## AIM OF THE TASK
Starting at the line that contains "Write the three.js", copy each line through the end of the listing below. Include both ends and output nothing more.

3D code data
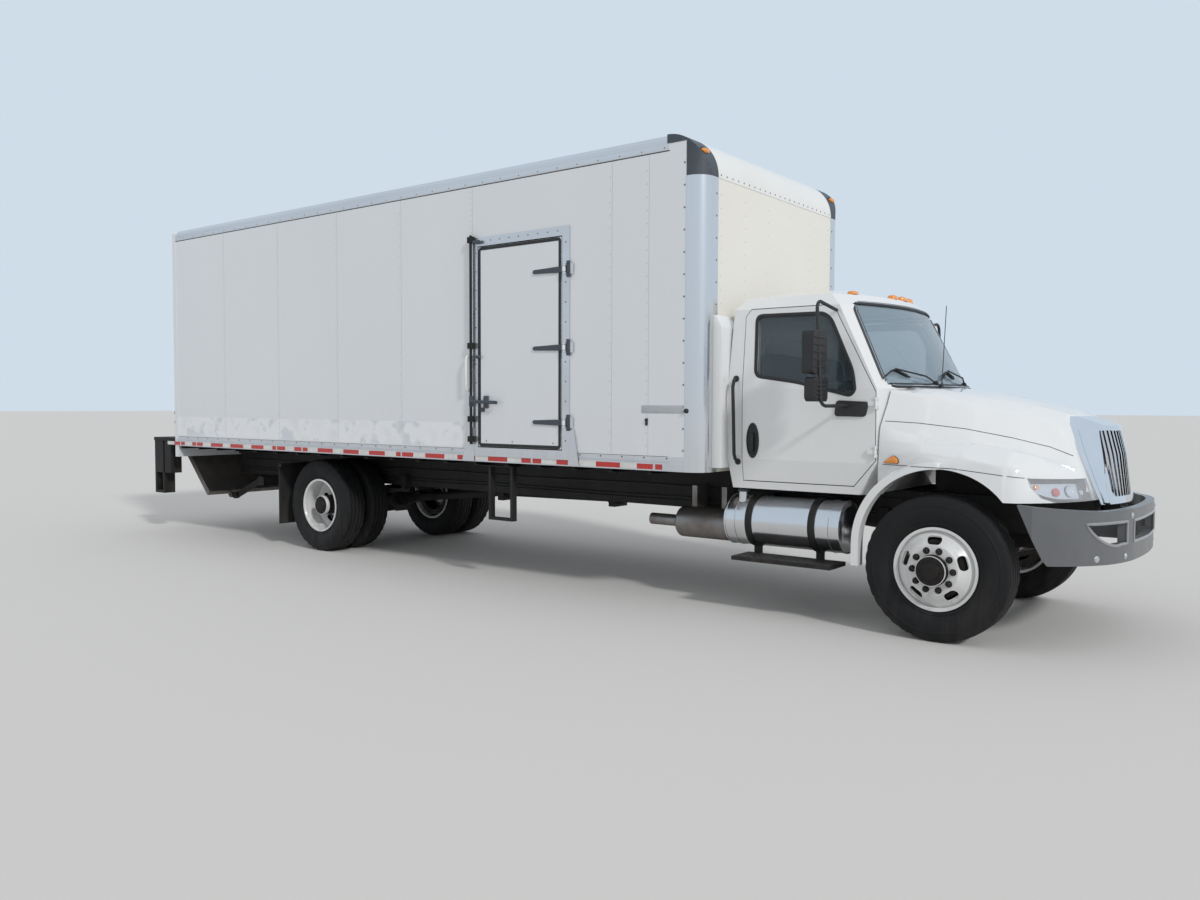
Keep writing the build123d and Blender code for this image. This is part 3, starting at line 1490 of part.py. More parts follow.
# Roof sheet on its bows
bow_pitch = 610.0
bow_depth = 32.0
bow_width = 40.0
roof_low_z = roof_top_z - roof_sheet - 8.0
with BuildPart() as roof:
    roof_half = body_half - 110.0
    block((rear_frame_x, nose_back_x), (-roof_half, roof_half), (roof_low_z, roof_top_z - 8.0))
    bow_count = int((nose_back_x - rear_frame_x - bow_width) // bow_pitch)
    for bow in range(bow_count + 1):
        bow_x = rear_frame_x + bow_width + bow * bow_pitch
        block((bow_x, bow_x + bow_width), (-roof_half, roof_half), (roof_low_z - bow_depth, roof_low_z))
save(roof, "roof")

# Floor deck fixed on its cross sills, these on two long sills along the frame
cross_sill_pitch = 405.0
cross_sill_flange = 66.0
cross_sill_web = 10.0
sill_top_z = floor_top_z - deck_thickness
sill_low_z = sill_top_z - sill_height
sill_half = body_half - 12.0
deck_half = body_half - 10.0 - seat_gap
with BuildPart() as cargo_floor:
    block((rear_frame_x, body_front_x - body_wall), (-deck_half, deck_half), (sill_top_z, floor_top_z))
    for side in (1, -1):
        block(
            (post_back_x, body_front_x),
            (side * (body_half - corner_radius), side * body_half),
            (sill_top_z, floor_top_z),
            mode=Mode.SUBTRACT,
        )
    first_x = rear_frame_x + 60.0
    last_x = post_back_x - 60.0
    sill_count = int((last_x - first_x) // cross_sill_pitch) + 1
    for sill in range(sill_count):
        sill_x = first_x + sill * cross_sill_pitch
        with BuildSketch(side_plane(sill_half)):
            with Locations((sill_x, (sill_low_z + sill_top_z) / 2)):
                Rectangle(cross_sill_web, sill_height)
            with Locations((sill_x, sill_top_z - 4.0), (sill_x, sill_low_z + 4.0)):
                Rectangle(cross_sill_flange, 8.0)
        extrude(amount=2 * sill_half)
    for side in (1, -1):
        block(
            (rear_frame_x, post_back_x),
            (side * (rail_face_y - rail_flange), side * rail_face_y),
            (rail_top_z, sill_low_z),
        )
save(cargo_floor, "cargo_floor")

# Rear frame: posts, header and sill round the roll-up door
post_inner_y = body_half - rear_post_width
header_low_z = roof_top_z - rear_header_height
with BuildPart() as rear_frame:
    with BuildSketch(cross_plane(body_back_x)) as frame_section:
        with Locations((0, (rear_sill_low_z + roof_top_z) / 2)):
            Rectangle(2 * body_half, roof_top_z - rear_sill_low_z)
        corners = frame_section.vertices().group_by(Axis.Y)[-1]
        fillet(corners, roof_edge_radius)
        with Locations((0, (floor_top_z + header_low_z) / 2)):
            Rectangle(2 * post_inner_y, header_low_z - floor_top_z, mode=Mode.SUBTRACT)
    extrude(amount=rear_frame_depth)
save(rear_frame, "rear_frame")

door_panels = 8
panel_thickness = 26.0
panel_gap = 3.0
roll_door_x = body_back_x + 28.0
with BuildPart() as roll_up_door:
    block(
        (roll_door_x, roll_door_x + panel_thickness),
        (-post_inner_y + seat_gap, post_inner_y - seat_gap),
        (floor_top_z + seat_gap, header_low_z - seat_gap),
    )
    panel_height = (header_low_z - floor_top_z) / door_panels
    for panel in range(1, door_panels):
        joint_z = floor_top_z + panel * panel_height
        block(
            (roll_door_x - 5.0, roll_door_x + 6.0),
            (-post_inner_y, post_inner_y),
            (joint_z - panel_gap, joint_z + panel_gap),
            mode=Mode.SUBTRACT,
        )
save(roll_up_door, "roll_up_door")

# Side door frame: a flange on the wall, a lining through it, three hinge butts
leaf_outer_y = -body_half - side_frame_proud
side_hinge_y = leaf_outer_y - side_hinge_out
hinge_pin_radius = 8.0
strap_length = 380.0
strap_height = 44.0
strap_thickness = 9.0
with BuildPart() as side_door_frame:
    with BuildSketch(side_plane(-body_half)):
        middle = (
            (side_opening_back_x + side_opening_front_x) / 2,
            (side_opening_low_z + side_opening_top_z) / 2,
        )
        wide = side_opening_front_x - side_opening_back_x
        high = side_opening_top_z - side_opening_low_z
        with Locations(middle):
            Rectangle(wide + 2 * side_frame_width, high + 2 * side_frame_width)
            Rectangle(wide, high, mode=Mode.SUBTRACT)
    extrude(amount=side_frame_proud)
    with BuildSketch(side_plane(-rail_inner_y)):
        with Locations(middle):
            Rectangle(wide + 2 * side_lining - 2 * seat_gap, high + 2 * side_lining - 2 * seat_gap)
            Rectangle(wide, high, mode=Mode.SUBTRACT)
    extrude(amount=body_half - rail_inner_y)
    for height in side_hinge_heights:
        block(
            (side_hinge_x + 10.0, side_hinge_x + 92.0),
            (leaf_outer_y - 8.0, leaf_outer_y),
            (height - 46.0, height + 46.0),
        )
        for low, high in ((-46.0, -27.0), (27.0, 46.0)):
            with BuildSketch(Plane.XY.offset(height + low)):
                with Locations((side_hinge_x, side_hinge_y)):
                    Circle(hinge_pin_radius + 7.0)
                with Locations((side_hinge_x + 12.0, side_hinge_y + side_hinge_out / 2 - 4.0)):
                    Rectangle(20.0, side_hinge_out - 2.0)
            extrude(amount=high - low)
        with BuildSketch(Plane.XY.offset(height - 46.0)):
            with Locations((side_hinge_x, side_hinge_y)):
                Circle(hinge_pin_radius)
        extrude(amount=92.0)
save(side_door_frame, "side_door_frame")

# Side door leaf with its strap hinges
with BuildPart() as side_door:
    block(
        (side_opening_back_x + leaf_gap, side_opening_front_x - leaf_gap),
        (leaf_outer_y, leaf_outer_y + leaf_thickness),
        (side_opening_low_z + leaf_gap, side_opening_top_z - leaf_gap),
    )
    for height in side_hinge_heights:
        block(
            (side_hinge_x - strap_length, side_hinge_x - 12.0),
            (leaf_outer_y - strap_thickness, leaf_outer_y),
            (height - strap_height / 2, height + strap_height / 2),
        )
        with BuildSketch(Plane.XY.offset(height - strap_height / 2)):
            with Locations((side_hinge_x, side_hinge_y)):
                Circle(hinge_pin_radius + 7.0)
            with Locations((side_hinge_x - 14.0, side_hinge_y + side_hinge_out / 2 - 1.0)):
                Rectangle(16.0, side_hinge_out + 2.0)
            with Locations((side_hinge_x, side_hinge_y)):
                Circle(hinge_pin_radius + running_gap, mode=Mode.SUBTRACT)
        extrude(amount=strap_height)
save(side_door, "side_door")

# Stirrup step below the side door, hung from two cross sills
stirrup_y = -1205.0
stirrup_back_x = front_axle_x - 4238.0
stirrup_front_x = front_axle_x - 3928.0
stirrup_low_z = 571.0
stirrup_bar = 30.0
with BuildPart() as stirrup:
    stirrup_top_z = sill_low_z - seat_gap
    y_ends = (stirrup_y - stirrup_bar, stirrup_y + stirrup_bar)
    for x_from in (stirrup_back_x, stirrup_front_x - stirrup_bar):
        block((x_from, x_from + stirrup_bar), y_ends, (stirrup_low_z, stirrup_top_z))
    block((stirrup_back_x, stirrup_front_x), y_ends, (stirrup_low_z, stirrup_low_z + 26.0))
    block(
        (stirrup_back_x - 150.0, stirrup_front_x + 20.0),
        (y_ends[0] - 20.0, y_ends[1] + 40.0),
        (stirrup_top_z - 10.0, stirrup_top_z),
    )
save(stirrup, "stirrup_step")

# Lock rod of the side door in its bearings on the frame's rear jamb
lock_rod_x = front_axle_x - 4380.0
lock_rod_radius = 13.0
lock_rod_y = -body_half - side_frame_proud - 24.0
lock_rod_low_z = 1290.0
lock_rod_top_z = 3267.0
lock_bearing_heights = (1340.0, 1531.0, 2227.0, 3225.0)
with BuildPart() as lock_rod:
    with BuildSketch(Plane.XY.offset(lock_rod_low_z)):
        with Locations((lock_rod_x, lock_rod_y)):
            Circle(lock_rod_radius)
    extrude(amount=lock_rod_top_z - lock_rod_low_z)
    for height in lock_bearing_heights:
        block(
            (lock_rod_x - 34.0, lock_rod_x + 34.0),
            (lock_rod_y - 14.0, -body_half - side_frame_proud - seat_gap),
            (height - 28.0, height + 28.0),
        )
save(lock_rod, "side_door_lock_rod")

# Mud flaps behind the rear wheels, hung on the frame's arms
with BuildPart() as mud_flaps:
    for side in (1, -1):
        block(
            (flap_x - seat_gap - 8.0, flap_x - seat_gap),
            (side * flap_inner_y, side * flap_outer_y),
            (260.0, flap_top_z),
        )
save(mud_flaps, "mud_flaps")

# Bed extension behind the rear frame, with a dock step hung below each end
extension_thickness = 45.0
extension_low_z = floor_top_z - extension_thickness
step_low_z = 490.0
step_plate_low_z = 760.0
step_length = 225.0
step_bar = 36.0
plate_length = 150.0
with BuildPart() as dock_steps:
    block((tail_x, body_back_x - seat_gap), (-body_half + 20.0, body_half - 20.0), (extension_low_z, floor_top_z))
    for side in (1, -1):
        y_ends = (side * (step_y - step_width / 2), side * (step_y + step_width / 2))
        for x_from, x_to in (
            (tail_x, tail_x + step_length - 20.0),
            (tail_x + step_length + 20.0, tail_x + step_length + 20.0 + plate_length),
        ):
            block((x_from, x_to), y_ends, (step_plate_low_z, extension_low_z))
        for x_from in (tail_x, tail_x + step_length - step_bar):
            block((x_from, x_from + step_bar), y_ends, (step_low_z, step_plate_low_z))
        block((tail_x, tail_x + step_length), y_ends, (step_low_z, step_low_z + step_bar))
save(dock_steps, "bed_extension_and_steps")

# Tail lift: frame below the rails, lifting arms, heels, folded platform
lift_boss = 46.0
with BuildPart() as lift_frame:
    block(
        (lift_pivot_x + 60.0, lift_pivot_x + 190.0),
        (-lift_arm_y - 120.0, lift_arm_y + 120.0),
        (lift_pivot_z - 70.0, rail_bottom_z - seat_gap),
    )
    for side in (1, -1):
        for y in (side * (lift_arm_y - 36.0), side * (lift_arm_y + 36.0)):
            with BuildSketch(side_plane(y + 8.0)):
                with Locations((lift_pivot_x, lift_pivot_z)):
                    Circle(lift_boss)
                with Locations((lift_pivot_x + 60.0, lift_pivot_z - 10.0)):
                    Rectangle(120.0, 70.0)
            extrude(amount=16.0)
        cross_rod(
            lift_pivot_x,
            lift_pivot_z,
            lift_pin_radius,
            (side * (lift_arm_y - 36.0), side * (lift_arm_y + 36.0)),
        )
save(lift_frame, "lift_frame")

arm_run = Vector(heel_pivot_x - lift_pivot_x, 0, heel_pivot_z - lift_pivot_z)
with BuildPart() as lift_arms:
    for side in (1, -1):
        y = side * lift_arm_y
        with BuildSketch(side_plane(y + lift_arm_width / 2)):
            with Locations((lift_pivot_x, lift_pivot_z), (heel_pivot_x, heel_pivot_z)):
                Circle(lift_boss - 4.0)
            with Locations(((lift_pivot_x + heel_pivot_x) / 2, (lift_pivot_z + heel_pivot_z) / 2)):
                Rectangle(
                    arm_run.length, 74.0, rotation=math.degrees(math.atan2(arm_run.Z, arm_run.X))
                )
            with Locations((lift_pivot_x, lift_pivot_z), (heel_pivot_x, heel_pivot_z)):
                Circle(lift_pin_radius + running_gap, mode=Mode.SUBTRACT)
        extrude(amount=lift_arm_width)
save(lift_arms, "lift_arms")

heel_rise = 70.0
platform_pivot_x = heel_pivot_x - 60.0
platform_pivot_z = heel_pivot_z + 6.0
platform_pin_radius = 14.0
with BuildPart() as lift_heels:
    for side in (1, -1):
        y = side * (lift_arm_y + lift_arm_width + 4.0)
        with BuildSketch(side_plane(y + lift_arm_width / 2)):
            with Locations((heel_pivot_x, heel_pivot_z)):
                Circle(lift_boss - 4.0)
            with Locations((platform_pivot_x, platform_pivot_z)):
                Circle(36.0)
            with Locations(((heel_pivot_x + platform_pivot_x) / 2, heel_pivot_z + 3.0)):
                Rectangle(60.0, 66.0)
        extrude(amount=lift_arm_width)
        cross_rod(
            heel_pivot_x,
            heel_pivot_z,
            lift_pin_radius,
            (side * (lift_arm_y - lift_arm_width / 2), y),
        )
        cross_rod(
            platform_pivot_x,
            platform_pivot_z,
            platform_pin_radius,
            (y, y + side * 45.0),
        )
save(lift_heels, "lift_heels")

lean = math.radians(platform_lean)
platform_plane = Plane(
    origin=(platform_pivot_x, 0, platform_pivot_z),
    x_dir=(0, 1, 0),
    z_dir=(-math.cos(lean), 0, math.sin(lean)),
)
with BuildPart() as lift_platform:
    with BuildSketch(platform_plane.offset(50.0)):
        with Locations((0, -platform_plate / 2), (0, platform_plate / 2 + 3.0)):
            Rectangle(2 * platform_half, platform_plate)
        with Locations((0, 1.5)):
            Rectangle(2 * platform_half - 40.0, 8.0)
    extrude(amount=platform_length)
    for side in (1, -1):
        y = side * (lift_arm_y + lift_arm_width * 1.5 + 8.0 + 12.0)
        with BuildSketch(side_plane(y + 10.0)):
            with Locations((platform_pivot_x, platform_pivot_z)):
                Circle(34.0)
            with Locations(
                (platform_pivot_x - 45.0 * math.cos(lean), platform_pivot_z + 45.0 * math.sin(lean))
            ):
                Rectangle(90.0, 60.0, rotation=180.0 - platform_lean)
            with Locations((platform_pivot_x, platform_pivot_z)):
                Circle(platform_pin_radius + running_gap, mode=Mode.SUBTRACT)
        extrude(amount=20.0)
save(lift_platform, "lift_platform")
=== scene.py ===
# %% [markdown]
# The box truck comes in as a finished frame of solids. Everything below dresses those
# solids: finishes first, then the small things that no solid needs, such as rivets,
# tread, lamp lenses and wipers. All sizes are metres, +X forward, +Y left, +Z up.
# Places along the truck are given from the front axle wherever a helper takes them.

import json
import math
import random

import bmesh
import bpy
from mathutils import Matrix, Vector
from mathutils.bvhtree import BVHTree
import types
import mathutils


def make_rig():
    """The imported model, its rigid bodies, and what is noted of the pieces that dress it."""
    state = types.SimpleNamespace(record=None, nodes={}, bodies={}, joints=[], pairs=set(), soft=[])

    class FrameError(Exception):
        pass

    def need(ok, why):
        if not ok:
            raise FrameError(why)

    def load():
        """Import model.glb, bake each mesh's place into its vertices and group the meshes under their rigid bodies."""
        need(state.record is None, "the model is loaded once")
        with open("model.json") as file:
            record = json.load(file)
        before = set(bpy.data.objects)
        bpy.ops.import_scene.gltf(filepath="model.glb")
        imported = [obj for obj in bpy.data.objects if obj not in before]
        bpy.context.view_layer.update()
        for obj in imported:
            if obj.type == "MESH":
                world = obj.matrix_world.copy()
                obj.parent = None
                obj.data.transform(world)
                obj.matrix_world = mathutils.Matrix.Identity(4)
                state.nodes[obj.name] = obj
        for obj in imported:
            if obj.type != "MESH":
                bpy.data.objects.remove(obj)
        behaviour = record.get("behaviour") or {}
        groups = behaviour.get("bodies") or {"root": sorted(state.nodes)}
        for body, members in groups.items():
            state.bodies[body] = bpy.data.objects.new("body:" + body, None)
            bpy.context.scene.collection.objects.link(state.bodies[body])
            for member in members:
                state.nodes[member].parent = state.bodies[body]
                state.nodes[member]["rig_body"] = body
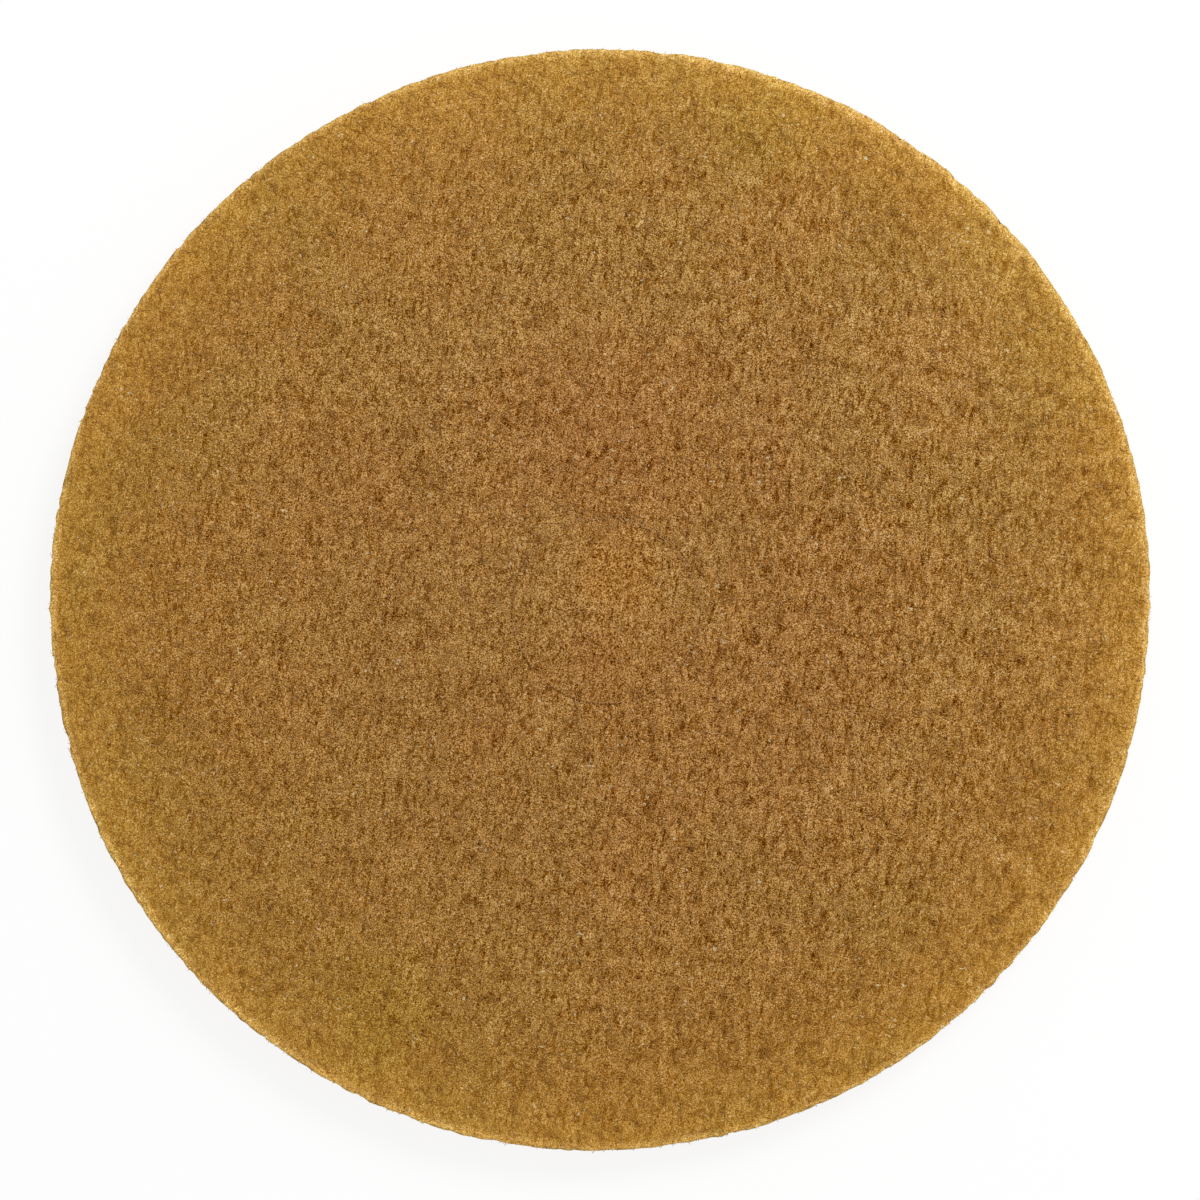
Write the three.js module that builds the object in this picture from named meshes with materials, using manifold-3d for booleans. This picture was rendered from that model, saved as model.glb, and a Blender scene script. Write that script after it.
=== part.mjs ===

## RESPONSE BELOW
Write the three.js module that builds the object in this picture from named meshes with materials, using manifold-3d for booleans. This picture was rendered from that model, saved as model.glb, and a Blender scene script. Write that script after it.
=== part.mjs ===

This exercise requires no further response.